## THE TASK
Repeat the material exactly, every line of it.

[START OF ENTRIES]

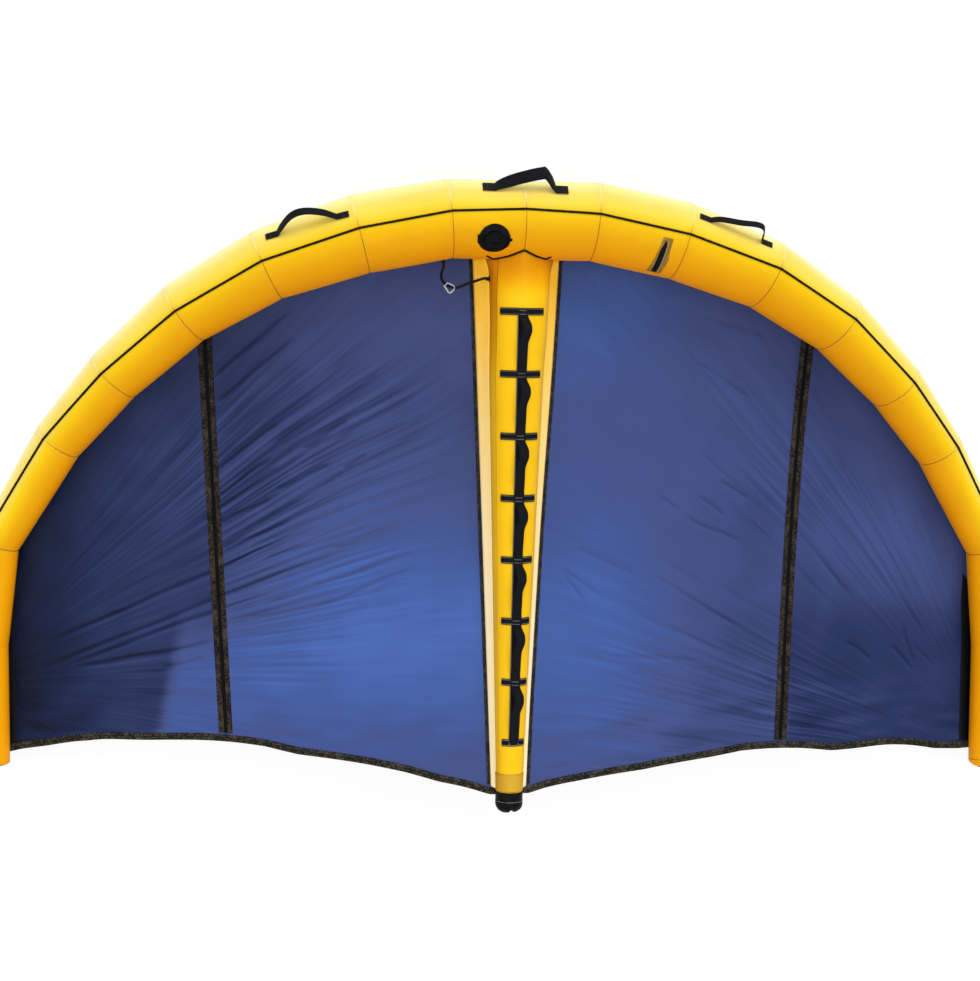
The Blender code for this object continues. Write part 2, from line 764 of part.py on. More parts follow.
def tip_edge_point(start, share):
    """A point of the canopy's outer edge, which follows the last panel round its knee."""
    tip = len(SEAM_SHARES) - 1
    knee = seam_point(tip - 1, CANOPY_TURN, SEW_GAP)
    end = seam_point(tip, CANOPY_TURN, SEW_GAP)
    knee_share = CANOPY_CHORD_SHARES[FRONT_ROW_COUNT]
    if share < knee_share:
        point = start.lerp(knee, share / knee_share)
    else:
        point = knee.lerp(end, (share - knee_share) / (1 - knee_share))
    return point + Vector((-SEAM_GAP, 0, 0))


def canopy_grid(first, last):
    """Rows of points of the right half, between two columns."""
    columns = [canopy_column(column) for column in range(first, last + 1)]
    return [[column[row] for column in columns] for row in range(len(CANOPY_CHORD_SHARES))]


def shift_edge(grid, column, amount):
    """Draw one edge of a grid in by a small amount, so that two cloths don't touch."""
    for row in grid:
        row[column] = row[column] + Vector((amount, 0, 0))


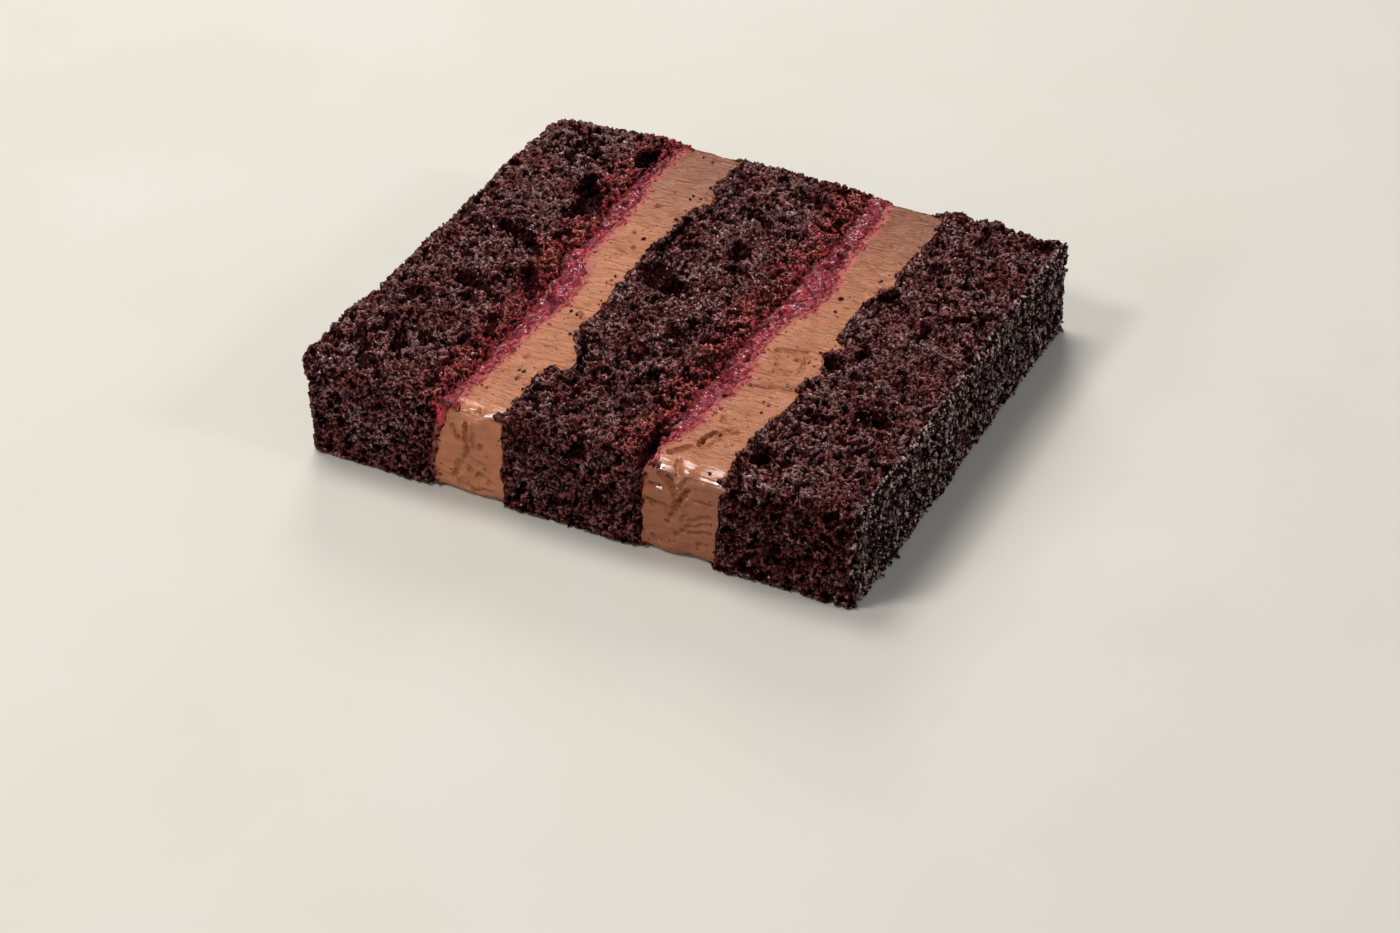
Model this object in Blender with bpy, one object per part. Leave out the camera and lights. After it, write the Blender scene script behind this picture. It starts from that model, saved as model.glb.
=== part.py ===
"""A slice of three-layer chocolate cake lying on its side, with a cut face up.

Going across the slice, from its left face to its right one, the layers are sponge, raspberry jam,
chocolate cream, sponge, jam, cream and sponge. Each is one closed solid, a fine grid of faces whose
side walls follow wavy seams. The outer faces carry the relief that a torn, crumbly cut has.
"""

from bisect import bisect_right
from functools import lru_cache
from math import exp, radians

import bmesh
import bpy
from mathutils import Matrix, Vector, noise

# Driving sizes, in millimetres. X goes across the layers, Y along them and Z up through the slice.
MM = 0.001
THICKNESS = 21.3
LENGTH = 100.5
FRONT = -50.4
GAP = 0.3

# The grid of faces on each layer, and the distance from each edge to its first row.
CELLS_ALONG = 31
CELLS_UP = 6
CELLS_ACROSS = {"sponge": 10, "cream": 4, "jam": 1}
RIM = 1.5
EDGE_RADIUS = 1.7
SHARP_ANGLE = 50

# Where each seam meets the upper face, as (distance along, distance across) from front to back.
LEFT_FACE = ((-50, -58.6), (-40, -59.3), (-20, -58.2), (0, -57.7), (30, -57.2), (50, -56.0))
RIGHT_FACE = ((-50, 58.5), (-15, 58.9), (20, 58.5), (50, 58.9))
CREAM_1_LEFT = (
    (-50, -25.2), (-30, -23.3), (-12, -21.4), (-1, -22.0), (7, -25.3), (22, -25.3), (38, -26.9), (50, -25.8),
)
CREAM_1_RIGHT = (
    (-50, -15.0), (-36, -16.0), (-28, -11.6), (-19, -15.8), (10, -16.1), (28, -15.0), (36, -13.0), (50, -14.0),
)
CREAM_2_LEFT = (
    (-50, 16.2), (-38, 18.8), (-28, 19.7), (-19, 21.5), (-6, 19.7), (6, 22.2), (15, 23.7), (30, 22.0), (50, 20.8),
)
CREAM_2_RIGHT = (
    (-50, 31.3), (-38, 29.6), (-22, 32.0), (-16, 30.6), (-8, 32.2), (8, 30.2), (22, 32.4), (40, 32.8), (50, 31.6),
)

# How far each seam has moved across where it meets the underside, at the front and at the back.
CREAM_1_LEFT_LEAN = (-4.0, -1.5)
CREAM_1_RIGHT_LEAN = (-0.5, -0.5)
CREAM_2_LEFT_LEAN = (-1.4, -1.0)
CREAM_2_RIGHT_LEAN = (-2.4, -1.0)
RIGHT_FACE_LEAN = (-0.9, -0.6)
LEFT_FACE_LEAN = (1.0, 0.6)

# The jam's width on the upper face, and the share of it that is left at the underside.
JAM_1_WIDTH = ((-50, 2.4), (-38, 3.2), (-20, 4.6), (-8, 6.7), (2, 5.6), (12, 2.9), (26, 5.2), (40, 2.5), (50, 2.2))
JAM_2_WIDTH = ((-50, 1.7), (-38, 3.4), (-20, 5.6), (-6, 4.2), (15, 7.6), (30, 5.0), (50, 5.0))
JAM_FOOT_SHARE = 0.35
JAM_LEAST = 1.0

# The ends of the slice, as (distance across, distance along) of the front and the back face.
FRONT_FACE = ((-60, -47.0), (-55, -49.9), (0, -50.4), (40, -50.5), (56, -50.5), (60, -49.6))
BACK_FACE = (
    (-60, 48.6), (-45, 50.3), (-31, 51.9), (-22, 51.3), (-10, 51.8), (8, 50.3), (20, 48.4), (29, 48.4),
    (34, 51.4), (38, 49.2), (42, 50.5), (48, 49.1), (60, 50.2),
)

# Hollows and lumps of the upper face, each a trough from one point to another: x, y, x, y, width, depth.
# A lump has a depth below nought.
SPONGE_1_HOLLOWS = (
    (-46, 8.0, -36, 3.0, 1.9, 2.2),
    (-43.5, -12.0, -43.5, -12.0, 2.8, 2.4),
    (-50, -21.0, -50, -21.0, 2.2, 1.8),
    (-47, -45.0, -47, -45.0, 2.4, 1.8),
    (-36, 27.0, -34, 18.0, 3.2, 2.8),
    (-31.5, 44.0, -31.5, 41.0, 2.4, 2.0),
    (-34, -4.0, -30, -10.5, 1.8, 1.8),
)
SPONGE_2_HOLLOWS = (
    (1, 20.5, 2, 17.5, 2.4, 2.4),
    (-10, 6.5, -7, 3.0, 3.8, 3.0),
    (3, 45.5, 8, 44.0, 2.6, -0.8),
    (-13.5, 25.0, -14, 15.0, 1.4, 1.6),
    (13.2, -37.0, 15, -50.0, 1.6, 2.4),
)
SPONGE_3_HOLLOWS = (
    (34, 16.5, 34, 16.5, 2.4, 2.0),
    (33.5, -9.0, 33.5, -9.0, 2.4, 2.0),
    (34.5, -41.0, 34.5, -41.0, 2.4, 1.6),
    (48, -22.0, 51, -22.0, 2.0, 1.4),
    (40.5, 48.0, 43, 49.0, 2.6, -0.6),
)

# The dark crack where the middle sponge has come away at the front: its width, and where it ends.
CRACK_WIDTH = 1.1
CRACK_BACK_END = -34.0
CRACK_LOW_END = 9.0

# The relief of a torn sponge and of a knife-smoothed cream: height and distance between crests.
RELIEF_HEIGHT = {"sponge": 0.75, "cream": 0.25, "jam": 0.45}
RELIEF_STEP = {"sponge": 5.5, "cream": 9.0, "jam": 5.0}
RELIEF_SINK = {"sponge": 0.05, "cream": 0.15, "jam": 0.35}
RAGGED_EDGE_HEIGHT = 0.9
RAGGED_EDGE_STEP = 4.6
RAGGED_EDGE_REACH = 6.0

# Each layer's colour in linear RGB, with its roughness.
FINISHES = {
    "sponge": ((0.028, 0.011, 0.009), 0.75),
    "cream": ((0.33, 0.16, 0.085), 0.45),
    "jam": ((0.20, 0.018, 0.035), 0.25),
}

# Name, kind of layer, and its hollows, in order across the slice.
LAYERS = (
    ("sponge_1", "sponge", SPONGE_1_HOLLOWS),
    ("jam_1", "jam", ()),
    ("cream_1", "cream", ()),
    ("sponge_2", "sponge", SPONGE_2_HOLLOWS),
    ("jam_2", "jam", ()),
    ("cream_2", "cream", ()),
    ("sponge_3", "sponge", SPONGE_3_HOLLOWS),
)
CRACKED_LAYER = "sponge_2"


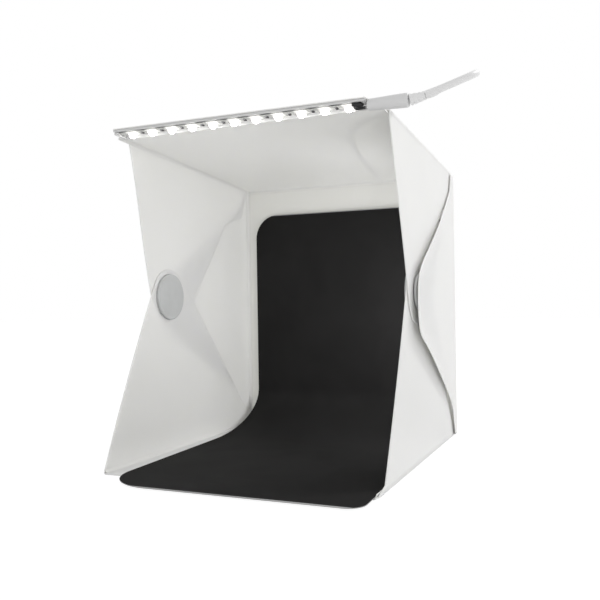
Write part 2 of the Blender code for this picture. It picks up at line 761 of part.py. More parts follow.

[END OF ENTRIES]

## FULL ANSWER
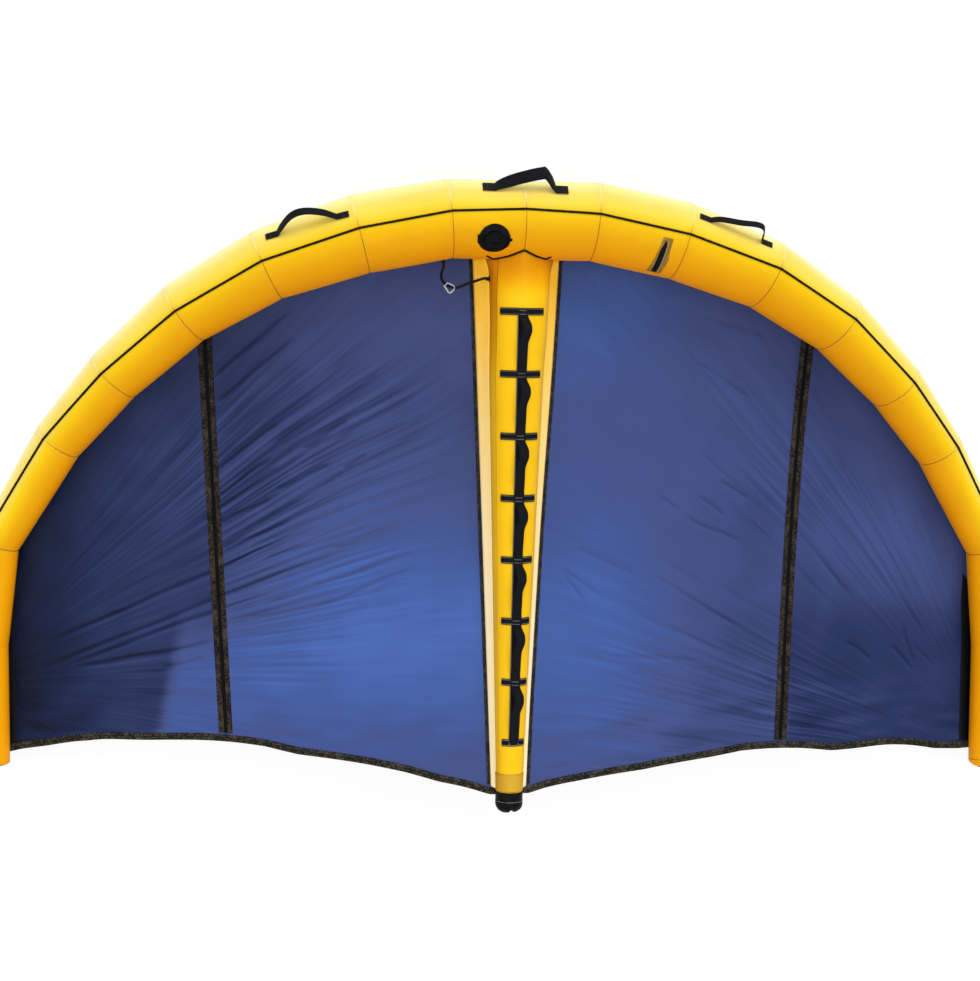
The Blender code for this object continues. Write part 2, from line 764 of part.py on. More parts follow.
def tip_edge_point(start, share):
    """A point of the canopy's outer edge, which follows the last panel round its knee."""
    tip = len(SEAM_SHARES) - 1
    knee = seam_point(tip - 1, CANOPY_TURN, SEW_GAP)
    end = seam_point(tip, CANOPY_TURN, SEW_GAP)
    knee_share = CANOPY_CHORD_SHARES[FRONT_ROW_COUNT]
    if share < knee_share:
        point = start.lerp(knee, share / knee_share)
    else:
        point = knee.lerp(end, (share - knee_share) / (1 - knee_share))
    return point + Vector((-SEAM_GAP, 0, 0))


def canopy_grid(first, last):
    """Rows of points of the right half, between two columns."""
    columns = [canopy_column(column) for column in range(first, last + 1)]
    return [[column[row] for column in columns] for row in range(len(CANOPY_CHORD_SHARES))]


def shift_edge(grid, column, amount):
    """Draw one edge of a grid in by a small amount, so that two cloths don't touch."""
    for row in grid:
        row[column] = row[column] + Vector((amount, 0, 0))


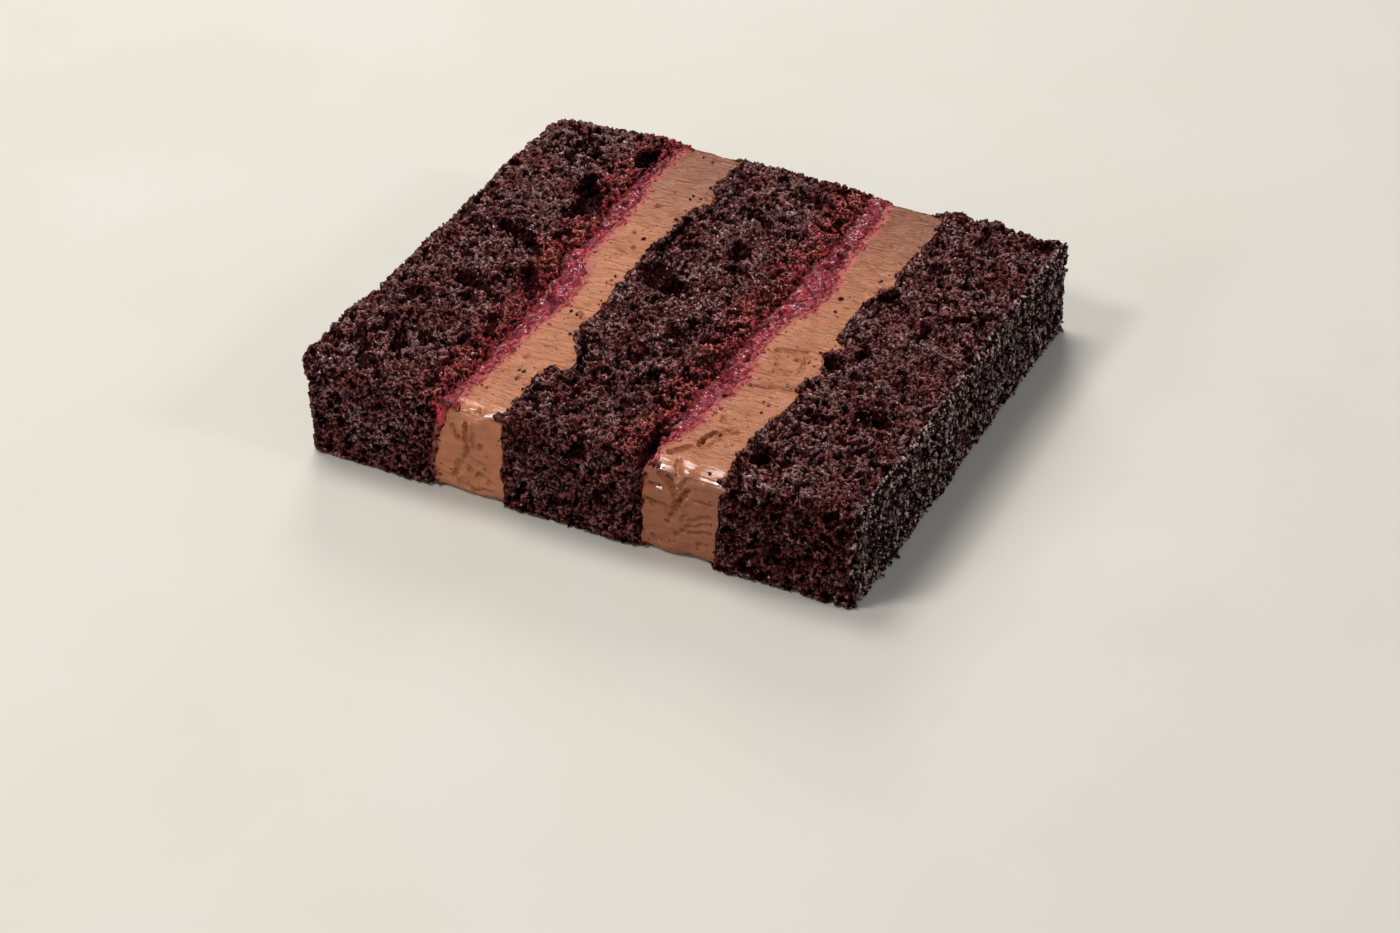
Model this object in Blender with bpy, one object per part. Leave out the camera and lights. After it, write the Blender scene script behind this picture. It starts from that model, saved as model.glb.
=== part.py ===
"""A slice of three-layer chocolate cake lying on its side, with a cut face up.

Going across the slice, from its left face to its right one, the layers are sponge, raspberry jam,
chocolate cream, sponge, jam, cream and sponge. Each is one closed solid, a fine grid of faces whose
side walls follow wavy seams. The outer faces carry the relief that a torn, crumbly cut has.
"""

from bisect import bisect_right
from functools import lru_cache
from math import exp, radians

import bmesh
import bpy
from mathutils import Matrix, Vector, noise

# Driving sizes, in millimetres. X goes across the layers, Y along them and Z up through the slice.
MM = 0.001
THICKNESS = 21.3
LENGTH = 100.5
FRONT = -50.4
GAP = 0.3

# The grid of faces on each layer, and the distance from each edge to its first row.
CELLS_ALONG = 31
CELLS_UP = 6
CELLS_ACROSS = {"sponge": 10, "cream": 4, "jam": 1}
RIM = 1.5
EDGE_RADIUS = 1.7
SHARP_ANGLE = 50

# Where each seam meets the upper face, as (distance along, distance across) from front to back.
LEFT_FACE = ((-50, -58.6), (-40, -59.3), (-20, -58.2), (0, -57.7), (30, -57.2), (50, -56.0))
RIGHT_FACE = ((-50, 58.5), (-15, 58.9), (20, 58.5), (50, 58.9))
CREAM_1_LEFT = (
    (-50, -25.2), (-30, -23.3), (-12, -21.4), (-1, -22.0), (7, -25.3), (22, -25.3), (38, -26.9), (50, -25.8),
)
CREAM_1_RIGHT = (
    (-50, -15.0), (-36, -16.0), (-28, -11.6), (-19, -15.8), (10, -16.1), (28, -15.0), (36, -13.0), (50, -14.0),
)
CREAM_2_LEFT = (
    (-50, 16.2), (-38, 18.8), (-28, 19.7), (-19, 21.5), (-6, 19.7), (6, 22.2), (15, 23.7), (30, 22.0), (50, 20.8),
)
CREAM_2_RIGHT = (
    (-50, 31.3), (-38, 29.6), (-22, 32.0), (-16, 30.6), (-8, 32.2), (8, 30.2), (22, 32.4), (40, 32.8), (50, 31.6),
)

# How far each seam has moved across where it meets the underside, at the front and at the back.
CREAM_1_LEFT_LEAN = (-4.0, -1.5)
CREAM_1_RIGHT_LEAN = (-0.5, -0.5)
CREAM_2_LEFT_LEAN = (-1.4, -1.0)
CREAM_2_RIGHT_LEAN = (-2.4, -1.0)
RIGHT_FACE_LEAN = (-0.9, -0.6)
LEFT_FACE_LEAN = (1.0, 0.6)

# The jam's width on the upper face, and the share of it that is left at the underside.
JAM_1_WIDTH = ((-50, 2.4), (-38, 3.2), (-20, 4.6), (-8, 6.7), (2, 5.6), (12, 2.9), (26, 5.2), (40, 2.5), (50, 2.2))
JAM_2_WIDTH = ((-50, 1.7), (-38, 3.4), (-20, 5.6), (-6, 4.2), (15, 7.6), (30, 5.0), (50, 5.0))
JAM_FOOT_SHARE = 0.35
JAM_LEAST = 1.0

# The ends of the slice, as (distance across, distance along) of the front and the back face.
FRONT_FACE = ((-60, -47.0), (-55, -49.9), (0, -50.4), (40, -50.5), (56, -50.5), (60, -49.6))
BACK_FACE = (
    (-60, 48.6), (-45, 50.3), (-31, 51.9), (-22, 51.3), (-10, 51.8), (8, 50.3), (20, 48.4), (29, 48.4),
    (34, 51.4), (38, 49.2), (42, 50.5), (48, 49.1), (60, 50.2),
)

# Hollows and lumps of the upper face, each a trough from one point to another: x, y, x, y, width, depth.
# A lump has a depth below nought.
SPONGE_1_HOLLOWS = (
    (-46, 8.0, -36, 3.0, 1.9, 2.2),
    (-43.5, -12.0, -43.5, -12.0, 2.8, 2.4),
    (-50, -21.0, -50, -21.0, 2.2, 1.8),
    (-47, -45.0, -47, -45.0, 2.4, 1.8),
    (-36, 27.0, -34, 18.0, 3.2, 2.8),
    (-31.5, 44.0, -31.5, 41.0, 2.4, 2.0),
    (-34, -4.0, -30, -10.5, 1.8, 1.8),
)
SPONGE_2_HOLLOWS = (
    (1, 20.5, 2, 17.5, 2.4, 2.4),
    (-10, 6.5, -7, 3.0, 3.8, 3.0),
    (3, 45.5, 8, 44.0, 2.6, -0.8),
    (-13.5, 25.0, -14, 15.0, 1.4, 1.6),
    (13.2, -37.0, 15, -50.0, 1.6, 2.4),
)
SPONGE_3_HOLLOWS = (
    (34, 16.5, 34, 16.5, 2.4, 2.0),
    (33.5, -9.0, 33.5, -9.0, 2.4, 2.0),
    (34.5, -41.0, 34.5, -41.0, 2.4, 1.6),
    (48, -22.0, 51, -22.0, 2.0, 1.4),
    (40.5, 48.0, 43, 49.0, 2.6, -0.6),
)

# The dark crack where the middle sponge has come away at the front: its width, and where it ends.
CRACK_WIDTH = 1.1
CRACK_BACK_END = -34.0
CRACK_LOW_END = 9.0

# The relief of a torn sponge and of a knife-smoothed cream: height and distance between crests.
RELIEF_HEIGHT = {"sponge": 0.75, "cream": 0.25, "jam": 0.45}
RELIEF_STEP = {"sponge": 5.5, "cream": 9.0, "jam": 5.0}
RELIEF_SINK = {"sponge": 0.05, "cream": 0.15, "jam": 0.35}
RAGGED_EDGE_HEIGHT = 0.9
RAGGED_EDGE_STEP = 4.6
RAGGED_EDGE_REACH = 6.0

# Each layer's colour in linear RGB, with its roughness.
FINISHES = {
    "sponge": ((0.028, 0.011, 0.009), 0.75),
    "cream": ((0.33, 0.16, 0.085), 0.45),
    "jam": ((0.20, 0.018, 0.035), 0.25),
}

# Name, kind of layer, and its hollows, in order across the slice.
LAYERS = (
    ("sponge_1", "sponge", SPONGE_1_HOLLOWS),
    ("jam_1", "jam", ()),
    ("cream_1", "cream", ()),
    ("sponge_2", "sponge", SPONGE_2_HOLLOWS),
    ("jam_2", "jam", ()),
    ("cream_2", "cream", ()),
    ("sponge_3", "sponge", SPONGE_3_HOLLOWS),
)
CRACKED_LAYER = "sponge_2"


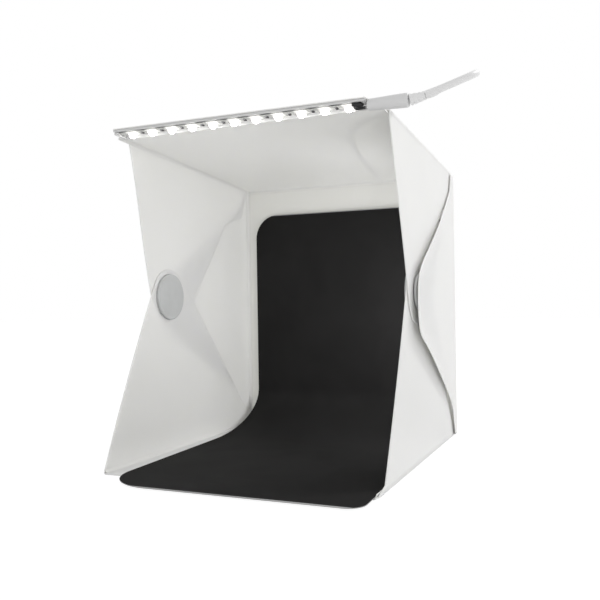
Write part 2 of the Blender code for this picture. It picks up at line 761 of part.py. More parts follow.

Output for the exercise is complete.